Medium Example: LinkedIn Companies with Employees
Now, let's expand our structure to include employee information:
Company:
{
"company_name": "TechCorp",
"website_url": "https://www.techcorp.com",
"linkedin_page": "https://www.linkedin.com/company/techcorp",
"linkedin_company_id": "12345678"
}
Employees:
{
"profile_id": "87654321",
"first_name": "John",
"last_name": "Doe",
"linkedin_company_id": "12345678"
}
Notice how we've included the linkedin_company_id
in the employee data. This allows us to maintain the relationship between employees and their companies, even if we store this information in separate collections or tables.
To enhance our data structure, we can use tools like n8n to create workflows that check and enrich our data. The image above shows an example workflow that uses a webhook to receive input data, checks if the company already exists in our CRM, and retrieves additional information like the latest associated deal. This type of automation ensures our data remains consistent and up-to-date across different systems.
Advanced Example: LinkedIn Job Boards with Employees
For our most complex example, let's look at how we might structure data from LinkedIn job boards along with employee information:
Company:
{
"company_name": "TechCorp",
"website_url": "https://www.techcorp.com",
"linkedin_page": "https://www.linkedin.com/company/techcorp",
"linkedin_company_id": "12345678"
}
Employees:
{
"profile_id": "87654321",
"first_name": "John",
"last_name": "Doe",
"linkedin_company_id": "12345678"
}
Jobs:
{
"job_id": "JOB123456",
"company_name": "TechCorp",
"linkedin_page": "https://www.linkedin.com/company/techcorp",
"domain": "techcorp.com"
}
In this scenario, our final employee data structure might look something like this:
{
"_id": "MONGO_ID_12345",
"linkedin_id": "87654321",
"executionId": "EXEC_98765",
"firstname": "John",
"image": "https://example.com/profile.jpg",
"lastname": "Doe",
"linkedin": "https://www.linkedin.com/in/johndoe",
"linkedin_company_id": "12345678",
"localisation": "San Francisco, CA",
"started_position_month": "January",
"started_position_year": "2022",
"tenure_at_company_month": 18,
"tenure_at_company_year": 1,
"tenure_at_position": "1 year 6 months",
"title_original": "Senior Software Engineer",
"titles_clean": ["Software Engineer", "Senior"],
"website": "https://www.techcorp.com",
"domain": "techcorp.com",
"industry": "Information Technology",
"number_of_employees": "501-1000",
"companySlug": "techcorp",
"priority": "High",
"email": "john.doe@techcorp.com"
}
Tips for Effective Data Structuring
Think Big: Always structure your data with future needs in mind. It's easier to exclude unnecessary fields later than to add missing information.
Use a Backup Object: Consider including a
backup
orjson
field in your structure to store the full original data. This can be invaluable if you need to access raw data later.Maintain Relationships: Always include identifiers (like
linkedin_company_id
) that allow you to link different data entities together.Leverage Automation: Use tools like n8n to create workflows that enrich and validate your data as it's ingested.

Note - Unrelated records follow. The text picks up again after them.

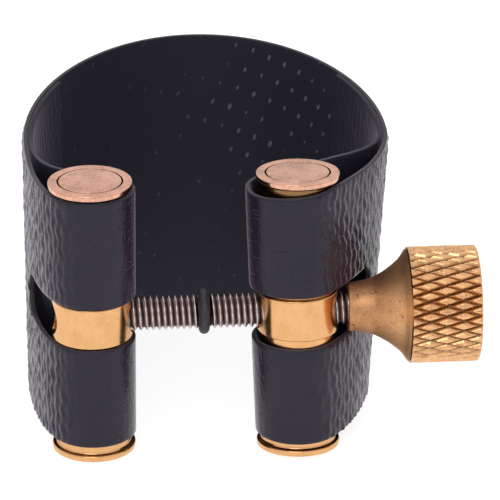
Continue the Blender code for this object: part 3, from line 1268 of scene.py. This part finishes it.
@dataclass(frozen=True)
class Strap:
    """The whole strap, one band with both its loops, windows and glued flaps."""

    drawing: Drawing
    finish: bpy.types.Material
    right: HalfStrap
    left: HalfStrap
    lowest: float
    edge_round: float = 0.09
    edge_steps: int = 3
    band_rows: int = 42
    window_rows: int = 4
    column_pitch: float = 0.72
    bump_pitch: float = 1.6
    relief: float = 0.17
    sway: float = 0.10
    drift: float = 0.5
    ridge_power: float = 1.2
    on_loop: float = 0.08
    on_flap: float = 0.35
    loop_blend: float = 0.2
    bend_reach: float = 4.0

    def build(self) -> list[bpy.types.Object]:
        """Builds the strap as one piece that runs round the back of the ring.

        Returns:
            The strap alone.
        """
        columns = self.columns()
        shares = self.row_shares()
        outer, inner, outer_place, inner_place = [], [], [], []
        for column in columns:
            lines = self.column_points(column, shares)
            for grid, line in zip((outer, inner, outer_place, inner_place), lines):
                grid.append(line)
        grids = [np.array(grid) for grid in (outer, inner, outer_place, inner_place)]
        mesh, places = self.skin(*grids, [column.window for column in columns])
        piece = make_piece("leatherette_strap", mesh, self.drawing.matrix, self.finish, places, 55)
        back_y = self.right.ring_depth - self.right.thickness / 2
        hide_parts("strap_right", "strap_left")
        self.drawing.point(self.bend_reach, back_y, SCREW_Z)
        self.drawing.point(-self.bend_reach, back_y, SCREW_Z)
        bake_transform(piece)
        return [piece]

    def columns(self) -> list[Column]:
        """The strap's columns from the left flap's end round the back to the right flap's end.

        Returns:
            The columns.
        """
        columns = []
        for half, other, way in ((self.left, self.right, -1), (self.right, self.left, 1)):
            path = half.path(SCREW_Z, other)
            lengths = distances(path)
            windows = half.window(path)
            found = [Column(half, i, way * lengths[i], windows[i]) for i in range(len(path))]
            columns += found[:0:-1] if way < 0 else found
        return columns

    def row_shares(self) -> list[tuple[int, float, float]]:
        """The rows of one column, from the bottom edge to the top one.

        Returns:
            For each row its band (0 below the window, 1 across it, 2 above), how far up that band it is,
            and how far it is moved from there, in millimetres, for the rounding of the edges.
        """
        quarter = [math.pi / 2 * step / self.edge_steps for step in range(self.edge_steps)]
        rounding = [self.edge_round * (1 - math.cos(angle)) for angle in quarter]
        band = [(0.0, reach) for reach in rounding]
        band += [(row / self.band_rows, self.edge_round * (1 - 2 * row / self.band_rows))
                 for row in range(self.band_rows + 1)]
        band += [(1.0, -reach) for reach in reversed(rounding)]
        middle = [(row / self.window_rows, 0.0) for row in range(1, self.window_rows)]
        return [(number, *row) for number, rows in enumerate((band, middle, band)) for row in rows]

    def column_points(self, column: Column, shares: list) -> tuple[list, list, list, list]:
        """One column's points on both faces.

        Args:
            column: The column.
            shares: The rows, as row_shares() gives them.

        Returns:
            Points on the outer face and the inner face, and the pattern's place for each.
        """
        half, distance = column.half, column.distance
        ruling = self.rulings[half.side][column.number]
        low, high = half.edges((ruling.bottom[0] + ruling.top[0]) / 2, self.lowest)
        gap = column.window or half.window_least
        spans = ((low, SCREW_Z - gap), (SCREW_Z - gap, SCREW_Z + gap), (SCREW_Z + gap, high))
        pulled = self.stretched(column)
        outer, inner, outer_place, inner_place = [], [], [], []
        for band, share, nudge in shares:
            start, end = spans[band]
            height = start + (end - start) * share + nudge
            point, normal = ruling.at(height)
            to_edge = min(height - low, high - height)
            if column.window is not None:
                to_edge = min(to_edge, abs(abs(height - SCREW_Z) - gap))
            tuck = max(0.0, self.edge_round - to_edge)
            rounding = math.sqrt(max(0.0, self.edge_round ** 2 - tuck ** 2))
            reach = half.thickness / 2 - self.edge_round + rounding
            relief = pulled * self.weave(distance, height) if to_edge > self.edge_round else 0.0
            for sign, line, places, lift in ((1, outer, outer_place, relief),
                                             (-1, inner, inner_place, 0.0)):
                flat = point + normal * sign * (reach + lift)
                line.append((half.side.value * flat.x, flat.y, height))
                places.append((distance, height, sign * reach / (half.thickness / 2)))
        return outer, inner, outer_place, inner_place

    def stretched(self, column: Column) -> float:
        """How much of the weave still stands proud, little where the loop pulls it flat.

        Args:
            column: The column.

        Returns:
            The share of the full relief.
        """
        half, number = column.half, column.number
        inside = min(number - half.loop_start, half.loop_end - number)
        in_loop = inside / (self.loop_blend * half.loop_steps)
        beside_loop = 1.0 if 2 * number < half.loop_start + half.loop_end else self.on_flap
        return self.on_loop + (beside_loop - self.on_loop) * (1 - min(1.0, max(0.0, in_loop)))

    @cached_property
    def rulings(self) -> dict[Side, list[Ruling]]:
        """The straight line up the strap at each column of either half.

        Returns:
            The lines by side, in the order of the columns' numbers.
        """
        table = {}
        for half, other in ((self.right, self.left), (self.left, self.right)):
            paths = [half.path(height, other) for height in (0.0, half.top_front)]
            bottom, top = ([*zip(path, side_normals(path))] for path in paths)
            table[half.side] = [Ruling(low, high, half.top_front) for low, high in zip(bottom, top)]
        return table

    def weave(self, distance: float, height: float) -> float:
        """How far the weave under the vinyl stands proud: columns of long bumps, set like bricks.

        Args:
            distance: Distance along the strap.
            height: Height on the strap.

        Returns:
            The height of the relief.
        """
        phase = 2 * math.pi * height / self.bump_pitch
        sway = self.sway * math.sin(phase + 0.9 * math.sin(0.7 * distance))
        drift = self.drift * noise.noise(Vector((0.45 * distance, 0.35 * height, 1.7)))
        across = (distance + sway + drift) / self.column_pitch
        number = math.floor(across)
        ridge = math.sin(math.pi * (across - number)) ** self.ridge_power
        cell = height / self.bump_pitch + 0.5 * (number % 2)
        swell = 0.5 + 0.5 * math.cos(2 * math.pi * cell)
        uneven = 0.8 + 0.5 * noise.noise(Vector((number * 1.3, cell * 1.1, 4.2)))
        return self.relief * ridge * (0.5 + 0.5 * swell) * uneven

    def skin(self, outer: np.ndarray, inner: np.ndarray, outer_place: np.ndarray,
             inner_place: np.ndarray, windows: list[float | None]) -> tuple[bpy.types.Mesh, np.ndarray]:
        """Covers the two grids and joins them wherever a filled cell meets an open one.

        Args:
            outer: Points of the outer face, by column and row.
            inner: Points of the inner face.
            outer_place: The pattern's place on the outer face.
            inner_place: The pattern's place on the inner face.
            windows: The window's half height at each column, or None.

        Returns:
            The mesh, and the pattern's place of each of its vertices.
        """
        column_count, row_count = outer.shape[:2]
        window_start = self.band_rows + 2 * self.edge_steps
        window_cells = range(window_start, window_start + self.window_rows)
        offset = column_count * row_count

        def filled(i: int, k: int) -> bool:
            """Whether a cell is part of the strap.

            Args:
                i: The column before the cell.
                k: The row below it.

            Returns:
                False in a window and beyond the strap's edges.
            """
            if not (0 <= i < column_count - 1 and 0 <= k < row_count - 1):
                return False
            return k not in window_cells or windows[i] is None or windows[i + 1] is None

        faces = []
        for i in range(column_count - 1):
            for k in range(row_count - 1):
                if not filled(i, k):
                    continue
                a, b = i * row_count + k, (i + 1) * row_count + k
                faces.append((a, a + 1, b + 1, b))
                faces.append((b + offset, b + 1 + offset, a + 1 + offset, a + offset))
                for neighbour, p, q in (((i - 1, k), a, a + 1), ((i + 1, k), b + 1, b),
                                        ((i, k - 1), b, a), ((i, k + 1), a + 1, b + 1)):
                    if not filled(*neighbour):
                        faces.append((q, p, p + offset, q + offset))
        points = np.concatenate([outer.reshape(-1, 3), inner.reshape(-1, 3)])
        places = np.concatenate([outer_place.reshape(-1, 3), inner_place.reshape(-1, 3)])
        used = np.zeros(len(points), bool)
        used[np.unique(np.array(faces))] = True
        renumber = np.cumsum(used) - 1
        mesh = bpy.data.meshes.new("made")
        mesh.from_pydata(points[used].tolist(), [], renumber[np.array(faces)].tolist())
        return mesh, places[used]


# --- studio ---------------------------------------------------------------------------------------


@dataclass(frozen=True)
class Studio:
    """A white light tent: pale floor, white surroundings, one large soft light, and the camera.

    Places are in millimetres; the floor and the light are sized in metres.
    """

    drawing: Drawing
    camera_from_screw: Triple = (-18.395, -308.783, 139.415)
    look_azimuth: float = math.radians(-4.247)
    look_down: float = math.radians(23.411)
    lens: float = 296.18
    sensor: float = 36.0
    clip_start: float = 0.01
    sky: tuple[tuple[float, float], ...] = ((0.0, 0.3), (0.26, 1.04), (0.41, 0.85), (0.75, 1.05))
    floor_tones: tuple[Colour, Colour] = ((0.35, 0.35, 0.35), (0.37, 0.37, 0.37))
    floor_mottle: float = 3.0
    floor_roughness: float = 0.9
    floor_light: Colour = (1.0, 1.0, 1.0)
    floor_glow: float = 0.83
    floor_half_size: float = 2.0
    lamp_place: Triple = (-120.0, -420.0, 420.0)
    lamp_size: tuple[float, float] = (0.3, 0.22)
    lamp_energy: float = 0.5

    def build(self) -> list[bpy.types.Object]:
        """Builds the surroundings and the camera.

        Returns:
            The floor, the light and the camera.
        """
        bpy.context.scene.world = self.tent()
        bpy.context.scene.view_settings.view_transform = "Standard"
        return [self.floor(), self.soft_light(), self.camera()]

    def tent(self) -> bpy.types.World:
        """The surroundings, grey at the horizon and white overhead.

        Returns:
            The world.
        """
        shader = Shader(bpy.data.worlds.new("tent"), "Background")
        _, _, up = shader.split(shader.add("ShaderNodeTexCoord", output="Generated"))
        return shader.dress(Color=shader.add("ShaderNodeValToRGB", {"stops": self.sky}, {"Fac": up}))

    def floor(self) -> bpy.types.Object:
        """A plain pale floor under the ligature.

        Returns:
            The floor, which is only there for the picture.
        """
        half = self.floor_half_size
        mesh = bpy.data.meshes.new("floor")
        corners = [(-half, -half, 0.0), (half, -half, 0.0), (half, half, 0.0), (-half, half, 0.0)]
        mesh.from_pydata(corners, [], [(0, 1, 2, 3)])
        shader = Shader.material("pale_floor")
        mottle = shader.noise(shader.add("ShaderNodeTexCoord", output="Object"), self.floor_mottle)
        tone = shader.colours(mottle, *self.floor_tones)
        mesh.materials.append(shader.dress(Base_Color=tone, Roughness=self.floor_roughness,
                                           Emission_Color=self.floor_light,
                                           Emission_Strength=self.floor_glow))
        floor = bpy.data.objects.new("floor", mesh)
        bpy.context.scene.collection.objects.link(floor)
        return floor

    def soft_light(self) -> bpy.types.Object:
        """A broad soft light above and in front, a little to the left.

        Returns:
            The light.
        """
        lamp = bpy.data.lights.new("front_softbox", "AREA")
        lamp.shape = "RECTANGLE"
        lamp.size, lamp.size_y = self.lamp_size
        lamp.energy = self.lamp_energy
        light = bpy.data.objects.new("front_softbox", lamp)
        place = self.drawing.point(*self.lamp_place)
        to_screw = self.drawing.point(0, 0, SCREW_Z) - place
        light.location = place
        light.rotation_euler = to_screw.to_track_quat("-Z", "Y").to_euler()
        bpy.context.scene.collection.objects.link(light)
        return light

    def camera(self) -> bpy.types.Object:
        """The camera, a long lens a little above and to the left of the front.

        Returns:
            The camera.
        """
        lens = bpy.data.cameras.new("camera")
        lens.lens = self.lens
        lens.sensor_width = self.sensor
        lens.clip_start = self.clip_start
        camera = bpy.data.objects.new("camera", lens)
        camera.location = self.drawing.point(0, 0, SCREW_Z) + Vector(self.camera_from_screw) * MM
        camera.rotation_euler = (math.pi / 2 - self.look_down, 0.0, self.look_azimuth)
        bpy.context.scene.collection.objects.link(camera)
        bpy.context.scene.camera = camera
        return camera


def make_strap(drawing: Drawing, finish: bpy.types.Material) -> Strap:
    """The strap with both halves' sizes.

    Args:
        drawing: The drawing.
        finish: The strap's finish.

    Returns:
        The strap, ready to build.
    """
    lowest = (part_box("strap_right")[0].z / MM) - drawing.zero.z
    right = HalfStrap(Side.RIGHT, drawing.half_spacing, side_x_top=16.75, side_x_bottom=15.2,
                      lean=RIGHT_LEAN, wall_leaves=math.radians(-41), flap_leaves=math.radians(-254),
                      wall_handles=(4.0, 4.0), flap_handles=(4.2, 3.6), slack_top=0.83,
                      edge_drop=0.55, window_half=2.25, window_wall_end=4.6)
    left = HalfStrap(Side.LEFT, drawing.half_spacing, side_x_top=13.68, side_x_bottom=13.6,
                     lean=0.0, wall_leaves=math.radians(-35), flap_leaves=math.radians(-255),
                     wall_handles=(4.0, 3.0), flap_handles=(3.6, 4.7), slack_top=0.17,
                     edge_drop=0.0, window_half=1.87, window_wall_end=6.0)
    return Strap(drawing, finish, right, left, lowest)


def main() -> None:
    """Builds every sub-assembly."""
    logging.basicConfig(level=logging.INFO, format="%(name)s: %(message)s")
    drawing = Drawing.from_frame()
    brass = TurnedMetal("post_brass_turned", (0.75, 0.41, 0.18), (0.80, 0.44, 0.31), SCREW_Z).make()
    parts = [Studio(drawing), make_strap(drawing, Leatherette().make()),
             Post(Side.RIGHT, drawing, brass, RIGHT_LEAN, hole_radius=1.56),
             Post(Side.LEFT, drawing, brass),
             ThumbScrew(drawing, ThreadMetal().make(), RawMetal().make(), Rubber().make())]
    for part in parts:
        for piece in part.build():
            size = len(piece.data.polygons) if piece.type == "MESH" else 0
            LOG.info("%s: %s, %d faces", type(part).__name__, piece.name, size)


if __name__ == "__main__":
    main()
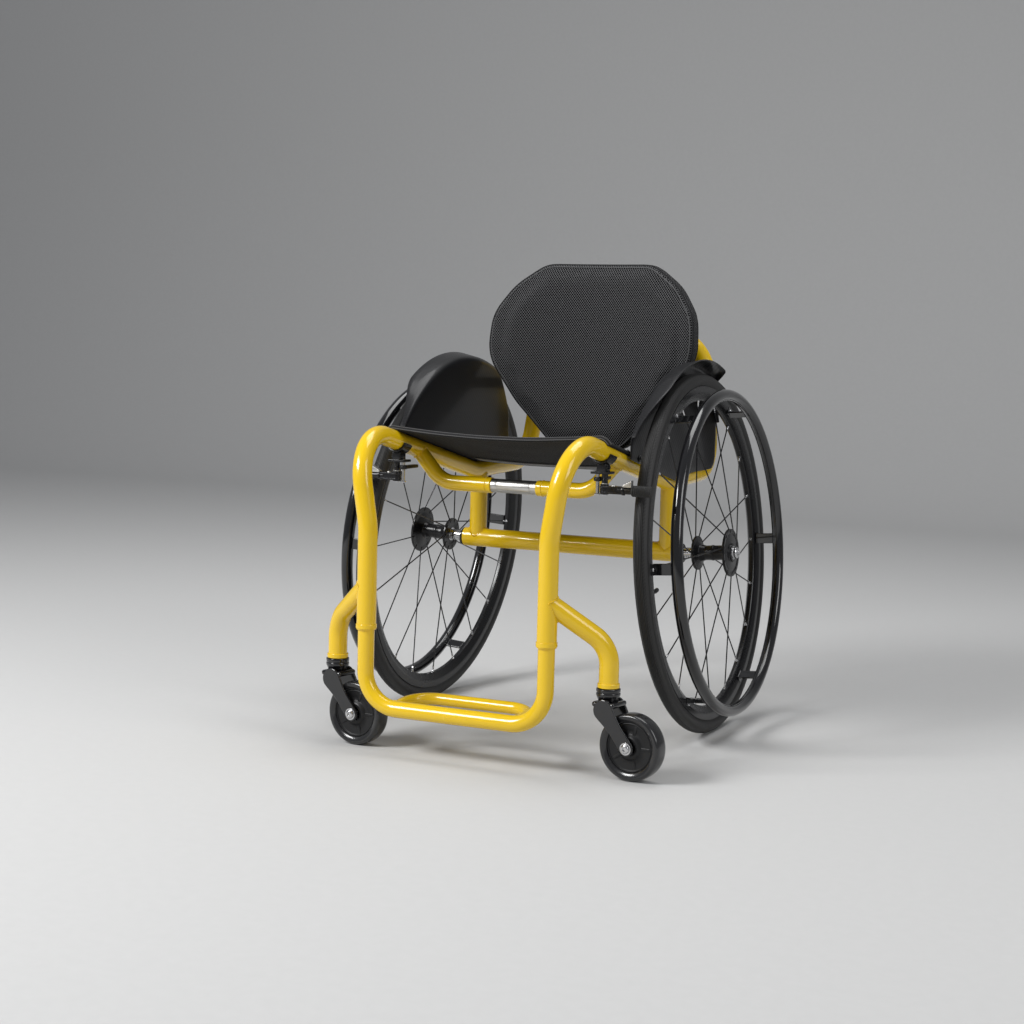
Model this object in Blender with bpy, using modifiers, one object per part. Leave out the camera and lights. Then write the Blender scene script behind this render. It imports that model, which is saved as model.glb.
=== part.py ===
"""Rigid-frame active wheelchair with cambered quick-release wheels, built as separate sub-parts.

Metres, +Z up. The chair faces -Y and its left side is +X. The floor is z = 0, and the origin lies on it
under the middle of the chair's box. Distances called ahead or behind are counted from the rear axle.
"""

from math import acos, atan2, ceil, cos, hypot, pi, radians, sin, sqrt, tan

import bmesh
import bpy
from mathutils import Matrix, Vector

# Clearances
GAP = 0.0003              # between two pieces that touch
SLIDE_GAP = 0.0003        # all round a tube or a plunger that slides
RUN_GAP = 0.0003          # all round a shaft that turns in its bearing

# Main frame tubes
TUBE_R = 0.015            # side tubes, posts and back hoop
AXLE_TUBE_R = 0.016
CROSS_R = 0.0125
ARM_R = 0.0148            # caster arms
FOOT_R = 0.0127           # telescoping foot tube
LOOP_R = 0.0095           # loop behind the foot tube
TUBE_SIDES = 10
BORE_SIDES = 16
ARC_STEP = radians(18)    # turn between two rings in a bend

# Side frame seen from the side
LEG_AHEAD = 0.430         # front legs ahead of the axle
LEG_X = 0.151             # front legs from the middle
RAIL_X = 0.1755           # seat rails from the middle
LEG_END_Z = 0.191
LEG_SPLAY_Z = 0.350       # where the legs start to lean out
LEG_SPLAY_R = 0.120
KNEE_R = 0.075
RAIL_SLOPE = radians(12.7)
RAIL_LOW_Z = 0.410        # rail height at its lowest bend
RAIL_LOW_AHEAD = 0.022
RAIL_LOW_R = 0.090
RAIL_END_BEHIND = 0.115
REAR_SLOPE = 0.0255       # rise of the rail per length behind its lowest bend
COLLAR_RISE = 0.002       # step ring above the leg's end
COLLAR_LEN = 0.006
COLLAR_WALL = 0.0012
BORE_MARGIN = 0.012       # bore of the leg past the highest place of the foot tube

# Foot tube
FOOT_Z = 0.072            # centre line of its cross run
FOOT_CORNER_R = 0.055
FOOT_INSERT = 0.069       # length inside the leg
FOOT_TRAVEL_UP = 0.050
LOOP_HALF = 0.103         # loop, half width at its centre line
LOOP_DEPTH = 0.078        # loop behind the foot tube
LOOP_RISE = 0.006
LOOP_CORNER_R = 0.042

# Caster arms and caster housings
ARM_ROOT_Z = 0.258        # where the arm's line meets the leg's
ARM_ROOT_SHARE = 0.07     # start of the arm inside the leg, off the leg's line
ARM_OUT = 0.079           # caster pivot outside the leg
ARM_BACK = 0.050          # caster pivot behind the leg
ARM_CORNER_Z = 0.193
ARM_BEND_R = 0.055
ARM_END_Z = 0.132
LIP_WALL = 0.0018
LIP_LEN = 0.007
HOUSING_R = 0.0180
HOUSING_LEN = 0.0187      # outside the arm
SPIGOT_LEN = 0.026        # inside the arm
SPIGOT_WALL = 0.0015
CASTER_BEARING_R = 0.0108
CASTER_BEARING_LEN = 0.007
STEM_R = 0.0055
STEM_NUT_LEN = 0.0045

# Caster fork and wheel
CASTER_TRAIL = 0.043
CASTER_REST_TURN = radians(-8)
CASTER_R = 0.050
CASTER_TYRE_DEPTH = 0.013
CASTER_HALF = 0.0140      # half width of the caster tyre
CASTER_CORE_HALF = 0.0125
CASTER_SEGMENTS = 24
FORK_SIDE_GAP = 0.0025
FORK_PLATE = 0.0040
FORK_CROWN = 0.008
FORK_LUG_R = 0.0120
FORK_CROWN_FRONT = 0.018
FORK_CROWN_REAR = 0.024
WHEEL_BOLT_R = 0.0040
BOLT_HEAD_R = 0.0072
BOLT_HEAD_LEN = 0.0045

# Cross tube between the rails
CROSS_BEHIND_BRAKE = 0.0636
CROSS_DROP = 0.052        # below the rail's centre line
CROSS_CORNER_X = 0.130
CROSS_BEND_R = 0.050
SLEEVE_HALF = 0.039
SLEEVE_R = 0.011
SLEEVE_STUB_R = 0.0080
SLEEVE_STUB_LEN = 0.015

# Back hoop
HOOP_CORNER_BEHIND = 0.198
HOOP_CORNER_R = 0.065
HOOP_TOP_Z = 0.651
HOOP_LEAN_IN = 0.10
HOOP_LEAN_BACK = 0.12
HOOP_TOP_R = 0.085

# Back pad and its shell
PAD_CORNERS = ((0.100, 0.7675), (0.186, 0.690), (0.190, 0.605), (0.062, 0.448))
PAD_RADII = (0.055, 0.050, 0.080, 0.045)
PAD_FRONT_BEHIND = 0.0853  # front face behind the axle, at PAD_LEAN_Z
PAD_LEAN_Z = 0.700
PAD_LEAN = 0.12
PAD_HOLLOW_R = 0.526      # radius of its hollow front
PAD_THICK = 0.045
PAD_CROWN = 0.004
PAD_SEAM_AT = 0.26        # seam from the front, share of the thickness
SHELL_SHARE = 0.88        # size of the shell against the pad
SHELL_THICK = 0.003
BRACKET_BELOW = 0.096     # middle of the brackets below the hoop's top run
BRACKET_FOOT_X = 0.128
BRACKET_PLATE = 0.006
BRACKET_SET_IN = 0.00095  # flat plate against the shell's facets
BRACKET_HEIGHT = 0.030
BRACKET_FOOT = 0.026
COLLAR_R = 0.0190         # clamps round a frame tube
COLLAR_HEIGHT = 0.024

# Seat sling
SLING_FRONT_AHEAD = 0.310
SLING_REAR_BEHIND = 0.085
SLING_OVERHANG = 0.0105   # outside the rail's centre line
SLING_THICK = 0.003
SLING_SAG_FRONT = 0.009
SLING_SAG_REAR = 0.003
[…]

Keep Source of Truth: Designate a primary system (like your CRM) as the source of truth, and ensure all other systems sync with it.
Leverage Using AI
As we dive deeper into data structuring, we can harness the power of AI to help us optimize our data models. Here's a prompt you can use with an AI model to assist in structuring your scraped data:
You are an expert in Data Scraping and Modeling. Your task is to keep the data structured and ensure it can be pushed to a CRM with all relevant data associated.
Below is an example of the data format that I scraped, represented in JSON:
You data in input:
{
"company": {
"name": "Company Name",
"website_url": "Website URL",
"linkedin_page": "LinkedIn Page",
"linkedin_company_id": "LinkedIn Company ID"
},
"employees": [
{
"profile_id": "Profile ID",
"first_name": "First Name",
"last_name": "Last Name",
"linkedin_company_id": "LinkedIn Company ID"
}
],
"jobs": [
{
"job_id": "Job ID",
"company_name": "Company Name",
"linkedin_page": "LinkedIn Page",
"domain": "Domain"
}
]
}
In the CRM, the goal is to consolidate the data into two objects: companies and contacts. All relevant information from other objects should be associated with contacts to facilitate data pushing into outbound tools.
Please explain which unique key will help synchronize each object. Additionally, create a mermaid graph to visualize the data structure.
By using this prompt with an AI model, you can get valuable insights into how to structure your data for optimal use in your CRM and outbound tools. The AI will analyze your input data and provide recommendations on unique keys for synchronization, as well as a visual representation of the data structure
This AI-generated output can serve as a starting point for your data structuring efforts. It can help you identify the best unique keys for synchronization and visualize how different data objects relate to each other. This approach combines human expertise with AI capabilities to create more robust and efficient data structures.
By leveraging AI in this way, you can:
Quickly identify potential issues in your data structure
Get suggestions for optimizing your data model
Visualize complex data relationships more easily
Ensure that your data structure aligns with your CRM and outbound tool requirements
Conclusion
Effective data structuring is the cornerstone of successful scraping and AI mapping. By embracing the principles outlined here, you'll craft robust, scalable structures that unlock the full potential of your data.
Remember: think ahead, maintain clear relationships, and keep your end goals in focus.